Thursday, July 18, 2024

The Meadow by James Galvin, r. Jul. 2024

 p. 97 Ray was home at last, by God, and he reckoned he couldn't die now since he was already in heaven. Every time he thought of his good fortune, he just had to drink to it.

p. 173 He tries to concentrate on the early days, before the run of hard winters and disease. In those days he used to wake each morning feeling completely indestructible. The good green memories, those warm winter sunshine memories make him smile in the sunlight with his eyes closed...

p. 215 Lyle learned to pay attention, to think things through and not get ahead of himself, not to lapse into inattention ever. After a while he couldn't not pay attention, shaking a stranger's hand, tasting Mrs. So and So's pickles, setting fenceposts. It endowed all his actions with precision. It gave him total recall. It obliterated time.


Friday, July 12, 2024

When Breath Becomes Air by Paul Kalanithi, r. Jul. 2024

Location 1145 Even if you are perfect, the world isn’t. The secret is to know that the deck is stacked, that you will lose, that your hands or judgment will slip, and yet still struggle to win for your patients.

Location 1273 The fact of death is unsettling. Yet there is no other way to live.

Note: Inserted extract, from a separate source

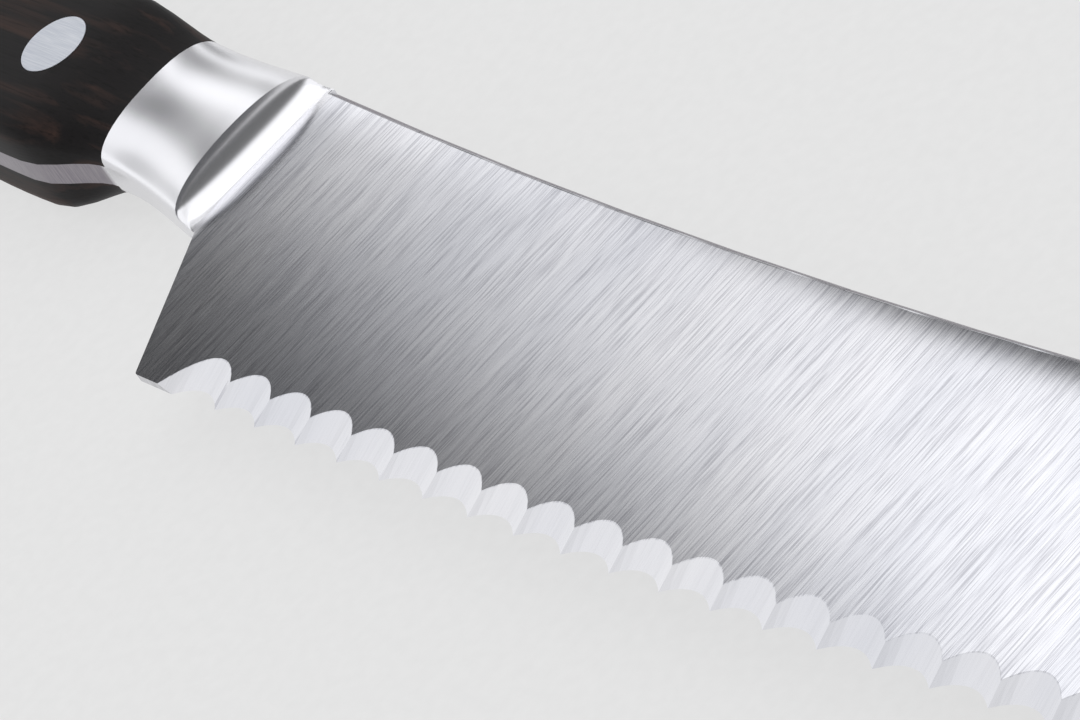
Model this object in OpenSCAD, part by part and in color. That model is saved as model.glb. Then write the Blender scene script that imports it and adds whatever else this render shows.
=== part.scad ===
// Forged bread knife lying on its left side.
// X runs from the butt to the tip, Y from the cutting edge to the spine, Z out of the serrated right side.
// The modules are drawn from a datum at the front of the bolster (x), the edge line at the heel (y)
// and the middle plane of the blade (z), and are moved to the middle of the whole knife at the end.

/* [Blade] */
// Length from the front of the bolster to the tip
blade_len = 230; // [215:1:250]
// Height from the edge line to the lowest point of the spine
blade_h = 33.6; // [32:0.1:36]
// Radius of the upward sweep of the spine
spine_sweep_r = 1150; // [900:10:2000]
// Distance from the bolster to the lowest point of the spine
spine_low_x = 65; // [50:1:80]
// Distance from the tip to where the spine starts to drop
spine_drop = 65; // [55:1:75]
// Thickness of the spine, and of the tang
spine_t = 2.6; // [2.2:0.1:3]
// Thickness behind the cutting edge
edge_t = 1.25; // [1:0.05:1.5]
// Thickness lost from the bolster to the tip
distal_taper = 0.5; // [0.2:0.1:0.7]
// Radius of the rounded corners of the spine
spine_round = 0.9; // [0.4:0.1:1]
// Height of the tip above the edge line
tip_h = 27; // [24:0.5:29]
// Radius of the tip
tip_r = 3; // [2:0.5:4]

/* [Heel] */
// Distance from the bolster to the heel corner
heel_x = 10.2; // [9:0.1:11]
// Radius of the heel corner
heel_r = 0.6; // [0.3:0.1:1]
// Height of the back of the heel above the bolster's lower corner
heel_step = 0.2; // [0.1:0.05:0.6]

/* [Edge] */
// Distance from the bolster to where the edge starts to sweep up
edge_straight = 43; // [35:1:50]
// Radius of the long upward sweep of the edge
edge_sweep_r = 1390; // [1100:10:2000]
// Length of the tighter curve that ends at the tip
belly_len = 55; // [48:1:60]
// Height of the bevel on the left side
bevel_h = 3.4; // [2.5:0.1:4]
// Angle of the bevel on the left side
bevel_angle = 6; // [4:0.5:8]

/* [Serration] */
// Distance from tooth to tooth
tooth_pitch = 6.8; // [6.4:0.1:7.4]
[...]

Location 1867 Time for me is now double-edged: every day brings me further from the low of my last relapse but closer to the next recurrence—and, eventually, death. Perhaps later than I think, but certainly sooner than I desire. There are, I imagine, two responses to that realization. The most obvious might be an impulse to frantic activity: to “live life to its fullest,” to travel, to dine, to achieve a host of neglected ambitions. Part of the cruelty of cancer, though, is not only that it limits your time; it also limits your energy, vastly reducing the amount you can squeeze into a day. It is a tired hare who now races. And even if I had the energy, I prefer a more tortoiselike approach. I plod, I ponder. Some days, I simply persist.

Location 1886 Everyone succumbs to finitude. I suspect I am not the only one who reaches this pluperfect state. Most ambitions are either achieved or abandoned; either way, they belong to the past. The future, instead of the ladder toward the goals of life, flattens out into a perpetual present. Money, status, all the vanities the preacher of Ecclesiastes described hold so little interest: a chasing after wind, indeed.

Location 2064 Although these last few years have been wrenching and difficult—sometimes almost impossible—they have also been the most beautiful and profound of my life, requiring the daily act of holding life and death, joy and pain in balance and exploring new depths of gratitude and love.